If growth-centered economics had clearly pushed our society towards the current massive scale of poverty and environmental destruction, why use the same “schools of thought of growth economics”  (Neo-Classical and Keynesian) in the evaluation and justification of JPEPA? How can one accept the economics promises of JPEPA when the logic of the econometrics was shaped by the context of the logic of the Neo-classical doctrine?  What is tremendously  lamentable at this stage is that no ecological assessment was done even though JPEPA’s economics will be accompanied by the dumping of industrial, domestic and even highly-toxic waste into the already ecologically fragile conditions of the Philippines today.  If all projects whether public or private are required to undergo environmental impact assessment before implementation, why is it that no ecological assessments on JPEPA were required of the proponents?

NEPA is proud of the work being done by Dr. Gonzales, as well as of all the work being done by other NEPA economists on their respective chosen focuses of study. We are confident that given enough opportunity, he can effectively deliver the solid bases for the Senate committee and the Senate itself to subject to closer scrutiny the claims being made by JPEPA supporters that “economic advantages for the Philippines outweigh the environmental sacrifice” being forced on the safety, dignity, and the very lives of our people and our posterity.  We are confident that the Senators, despite the expected extraneous pressure on it to rubberstamp its approval, would eventually judge JPEPA as unfit for Senate ratification.

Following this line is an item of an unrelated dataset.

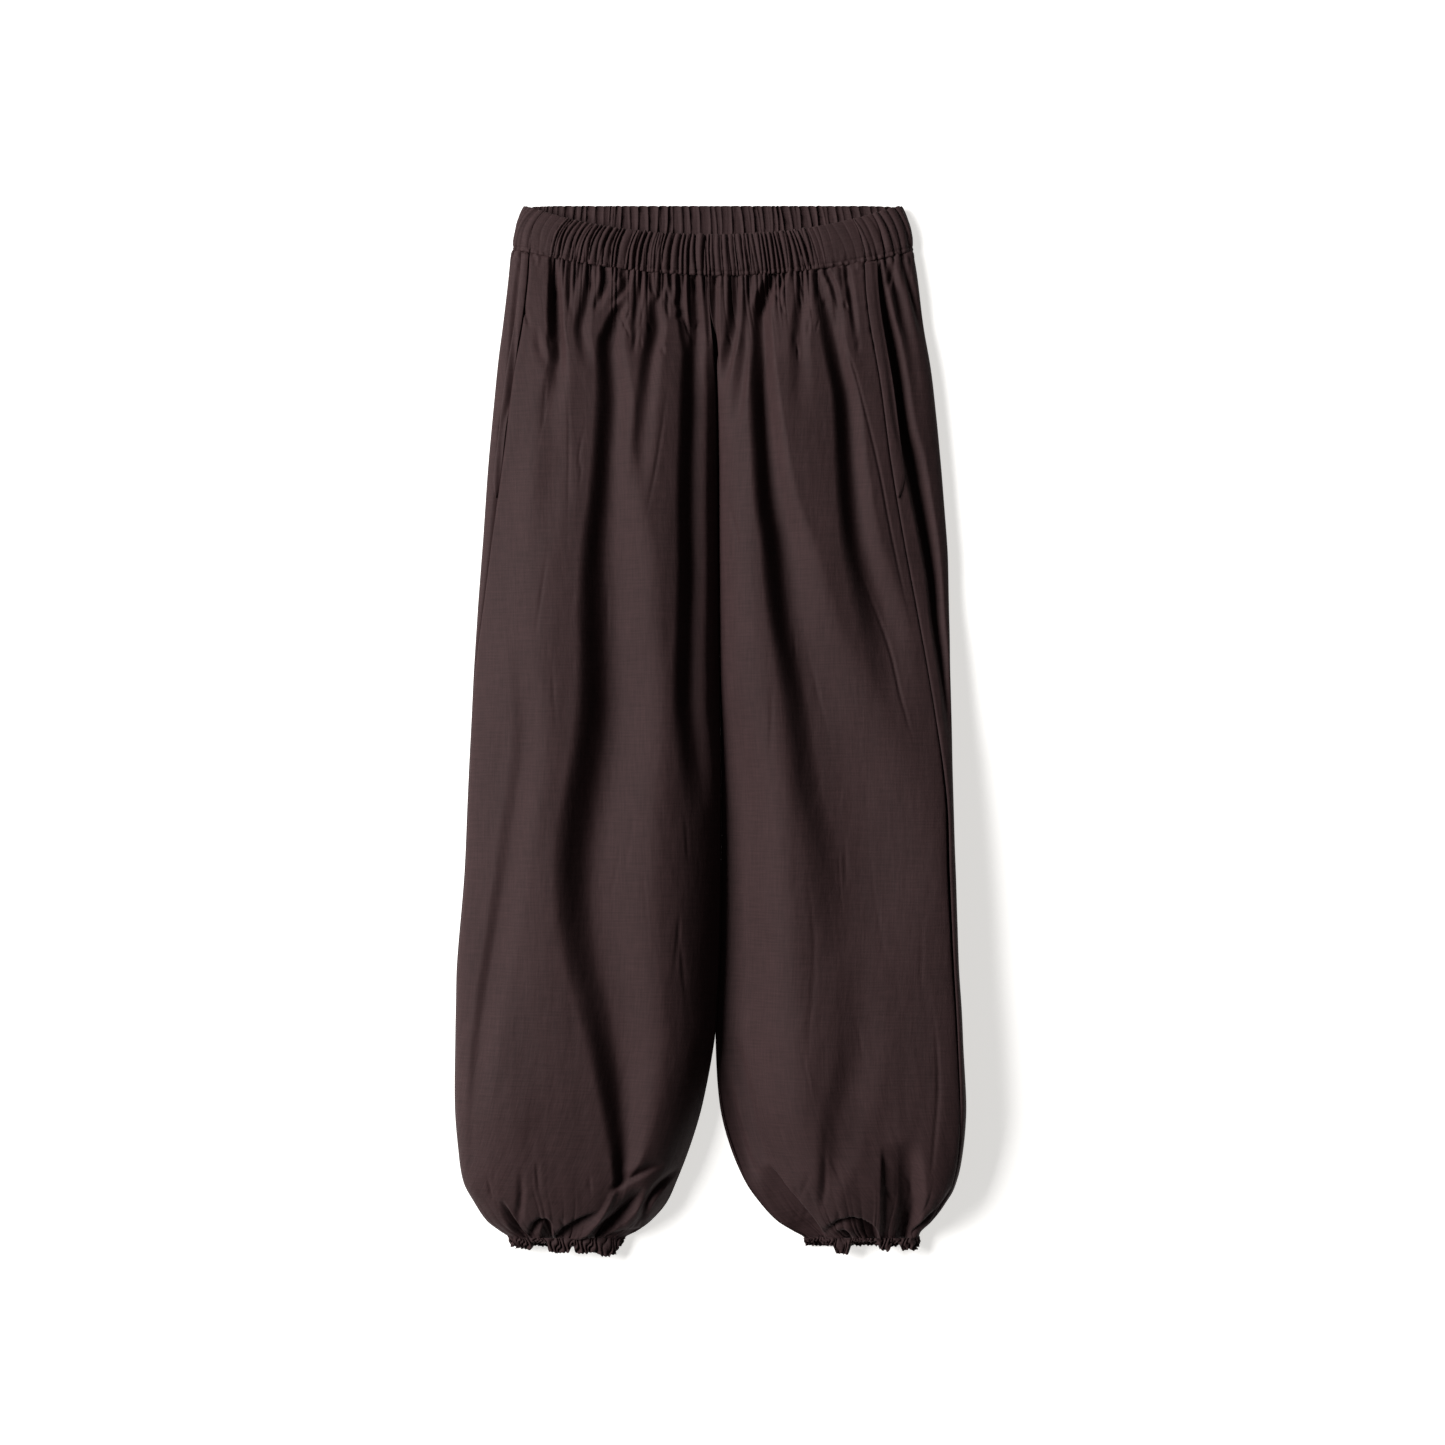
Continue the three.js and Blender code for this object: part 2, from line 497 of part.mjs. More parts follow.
// The turned edge of the pocket mouth lies on the back panel beside the side seam. Its corners are points of
// that panel's own faces, so it follows them exactly.
function pocketMouth(leg, name, columns) {
  const between = Array.from({ length: columns - 1 }, (_, i) => i + 1);
  const places = [POCKET.inset, ...between, columns - POCKET.inset];
  const rows = PANEL_ROWS.filter((y) => y <= POCKET.top && y >= POCKET.bottom);
  const face = (y, j) => {
    const run = backRun(leg, y, j);
    const point = leg.point(y, run);
    const normal = leg.normal(y, run);
    return { normal, point: point.addScaledVector(normal, leg.relief(point, normal, leg.sideDepth)) };
  };
  const outer = [];
  const inner = [];
  for (const y of rows) {
    const pairs = places.map((u) => [face(y, Math.floor(u)), face(y, Math.ceil(u)), u % 1]);
    const base = pairs.map(([a, b, t]) => a.point.clone().lerp(b.point, t));
    const normals = pairs.map(([a, b, t]) => a.normal.clone().lerp(b.normal, t).normalize());
    inner.push(base.map((p, k) => p.clone().addScaledVector(normals[k], POCKET.lift)));
    outer.push(base.map((p, k) => p.clone().addScaledVector(normals[k], POCKET.lift + POCKET.cloth)));
  }
  return piece(name, BROWN.pocket, outer, inner);
}

// Uneven widths and heights of a row of gathers: a slow and a quick wave over their numbers
const WIDTH_WAVES = { slow: 0.3, quick: 0.18 };
const HEIGHT_WAVE = { mean: 0.8, swing: 0.35 };
// Where a gather's points lie across it, and their height in heights of the gather
const GATHER_PROFILE = { trough: [0.04, -1], rise: [0.4, 0.8], crown: [0.74, 1] };
const PATCH_LIFT = 0.1; // height of the plain stretches beside the gathers

// Columns of a gathered strip: each gather has a trough and a crown of two points
function gatherColumns(length, flatStart, flatEnd, count, wave) {
  const { slow, quick } = WIDTH_WAVES;
  const width = (i) => 1 + slow * Math.sin(2.4 * i) + quick * Math.sin(5.3 * i + 1);
  const widths = Array.from({ length: count }, (_, i) => width(i));
  const scale = (length - flatStart - flatEnd) / widths.reduce((sum, w) => sum + w, 0);
  const { trough, rise, crown } = GATHER_PROFILE;
  const columns = [{ at: 0, lift: 0 }];
  if (flatStart > 0) columns.push({ at: flatStart / 2, lift: PATCH_LIFT });
  let at = flatStart;
  widths.forEach((w, i) => {
    const size = wave * (HEIGHT_WAVE.mean + HEIGHT_WAVE.swing * Math.sin(3.7 * i));
    const point = ([t, lift]) => ({ at: at + t * w * scale, lift: lift * size });
    const [first, ...rest] = [trough, rise, crown].map(point);
    if (at > 0) columns.push(first);
    columns.push(...rest);
    at += w * scale;
  });
  if (flatEnd > 0) {
    for (const share of [0.7, 0.3]) columns.push({ at: length - flatEnd * share, lift: PATCH_LIFT });
  }
  columns.push({ at: length, lift: 0 });
  return columns;
}

const RIGHT = new Leg({
  hand: -1,
  stations: RIGHT_STATIONS,
  innerPower: 5.5,
  innerFall: [1, 1],
  outerPower: [2.7, 2.7],
  folds: RIGHT_FOLDS,
  sideFolds: RIGHT_SIDE_FOLDS,
});
const LEFT = new Leg({
  hand: 1,
  stations: LEFT_STATIONS,
  innerPower: 2.3,
  innerFall: [0.85, 1.75],
  outerPower: [3, 12],
  folds: LEFT_FOLDS,
  sideFolds: LEFT_SIDE_FOLDS,
});

// The waistband crosses both legs. A place on the front half counts from the right side seam over the middle
// to the left one, and on the back half from the right side seam round under both.
function waistband(name, isFront) {
  const seamY = WAIST_SEAM_Y + SEAM_GAP / 2;
  const ys = [seamY, WAIST_SEAM_Y + BAND_HEIGHT * 0.5, WAIST_SEAM_Y + BAND_HEIGHT];
  const reach = (leg, y) => {
    const { seam, end } = leg.section(y);
    return (isFront ? seam : end - seam) - SEAM_GAP / 2;
  };
  const count = isFront ? BAND_GATHERS.front : BAND_GATHERS.back;
  const patch = isFront ? FLAT_PATCH : { right: 0, left: 0 };
  const length = reach(RIGHT, seamY) + reach(LEFT, seamY);
  const columns = gatherColumns(length, patch.right, patch.left, count, BAND_WAVE);
  const place = (y, j) => {
    const total = reach(RIGHT, y) + reach(LEFT, y);
    const at = (columns[j].at / length) * total;
    const fromMiddle = at - reach(RIGHT, y);
    const leg = fromMiddle < 0 ? RIGHT : LEFT;
    const distance = Math.abs(fromMiddle);
    return { leg, run: isFront ? distance : leg.section(y).end - distance };
  };
  const stand = (y, j, point, normal) => {
    const onFloor = smooth(-normal.z);
    return columns[j].lift - onFloor * Math.max(0, columns[j].lift);
  };
  return clothWall(name, BROWN.band, BAND_CLOTH, ys, columns.length, place, stand);
}

// Half of a cuff: the casing of the hem elastic, drawn up in small gathers, with the uneven hem edge below it
function cuff(leg, name, isFront) {
  const top = HEM_SEAM_Y - SEAM_GAP / 2;
  const middle = top - CASING_HEIGHT * 0.45;
  const ys = [top, middle, top - CASING_HEIGHT, top - CASING_HEIGHT - FRILL_DROP];
  const reach = (y) => {
    const { seam, end, edgeGap } = leg.section(y);
    return isFront ? [edgeGap, seam - SEAM_GAP / 2] : [seam + SEAM_GAP / 2, end - edgeGap];
  };
  const [from, to] = reach(top);
  const columns = gatherColumns(to - from, 0, 0, CUFF_GATHERS, CUFF_WAVE);
  const place = (y, j) => {
    const [start, stop] = reach(y);
    return { leg, run: lerp(start, stop, columns[j].at / (to - from)) };
  };
  const stand = (y, j, point, normal) => {
    const onFloor = smooth(-normal.z);
    const swell = y === middle ? CASING_SWELL : 0;
    return columns[j].lift + swell * (1 - onFloor) - onFloor * Math.max(0, columns[j].lift);
  };
  return clothWall(name, BROWN.cuff, CUFF_CLOTH, ys, columns.length, place, stand);
}

const trousers = new THREE.Group();
for (const [side, leg] of [['right', RIGHT], ['left', LEFT]]) {
  const legGroup = new THREE.Group();
  legGroup.add(frontPanel(leg, `${side}_front`), backPanel(leg, `${side}_back`));
  legGroup.add(pocketMouth(leg, `${side}_pocket_mouth`, POCKET.columns[side]));
  legGroup.add(cuff(leg, `${side}_cuff_front`, true), cuff(leg, `${side}_cuff_back`, false));
  trousers.add(legGroup);
}
trousers.add(waistband('waistband_front', true), waistband('waistband_back', false));

export default trousers;
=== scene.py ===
import math

import bpy
import numpy as np
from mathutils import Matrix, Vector


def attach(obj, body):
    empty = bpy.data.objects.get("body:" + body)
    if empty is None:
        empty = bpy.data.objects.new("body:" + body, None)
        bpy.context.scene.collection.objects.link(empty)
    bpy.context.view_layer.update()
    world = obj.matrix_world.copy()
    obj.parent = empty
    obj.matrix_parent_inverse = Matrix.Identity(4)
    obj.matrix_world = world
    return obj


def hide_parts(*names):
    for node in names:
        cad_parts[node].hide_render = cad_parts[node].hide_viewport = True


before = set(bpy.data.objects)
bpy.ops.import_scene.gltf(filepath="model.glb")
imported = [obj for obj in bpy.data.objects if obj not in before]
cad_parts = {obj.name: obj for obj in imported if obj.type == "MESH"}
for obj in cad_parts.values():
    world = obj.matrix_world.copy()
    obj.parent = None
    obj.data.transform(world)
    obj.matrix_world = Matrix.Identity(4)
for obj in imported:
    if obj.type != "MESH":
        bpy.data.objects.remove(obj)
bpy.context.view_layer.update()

# Balloon trousers laid flat. Shapes are worked out in millimetres, in the frame's own axes, and turned into
# metres when a mesh is made. The wearer's right leg is at -X.

MM = 0.001

# Driving dimensions, as the solids have them
WAIST_SEAM_Y = 430
BAND_HEIGHT = 41
HEM_SEAM_Y = -457
CASING_HEIGHT = 8
FRILL_DROP = 3
DIP_FADE = 150  # how far below the waist seam the front's sag has died out
CUFF_EASE = 14  # the height over which the folds straighten at a cuff
SOFT_FROM, SOFT_OVER = 290, 120  # above this y a leg's inner shoulder grows soft
LOWER_FROM, LOWER_OVER = 60, 150  # the shoulders of a leg change from their upper to their lower form
SAG_POWER = 8  # the sag ends just before the outer edge
FOOT_ASPECT = 1.4  # width of a rounded lower edge for its height
NORMAL_STEP = 1.2  # how far apart the points are that give a direction
SECTION_STEPS = 260  # places across the top of a ring
NOISE_ORIGIN = 100  # keeps the cells of the noise grid above zero
FACING_FROM, FACING_OVER = 0.1, 0.5  # the folds fade out where the cloth turns down

# Thickness of each shell
CLOTH, BAND_CLOTH, CUFF_CLOTH, POCKET_CLOTH = 0.7, 2.0, 0.9, 0.8

# Sag of the front waist seam and of the band's top edge: depth, x of the middle, half width and power
SAG_COLUMNS = ("depth", "middle", "half", "power")
SAGS = {
    "seam": (23.5, 10, 185, 1.8),
    "top": (27.5, 2, 172, 2.2),
}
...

NEPA will be releasing the full text of the Dr. Gonzales Study on JPEPA within the next few days. We call upon all conscious stakeholders to study his paper diligently as soon as it gets circulated. That way, we can all explain it well to the other stakeholders on this issue in their teeming dozens of millions.  At present, NEPA is also conducting discussions with leaders of micro-/small and medium enterprises (SMEs), as well as with labor leaders, cooperatives, and other sectors of our people, to gather and consolidate their respective collective views especially on the economic provisions of JPEPA. We will be releasing studies and statements based on these as soon as they are ready. We owe this to the  present and future generations of our people; and we owe it to our shining tradition both as Filipinos and as NEPA.

We are proud to be an active part of building the synergy of the Filipino people to oppose such onerous impositions as JPEPA. Such synergy is fast emerging now as the very foundation of Philippine economic protection and progress from within.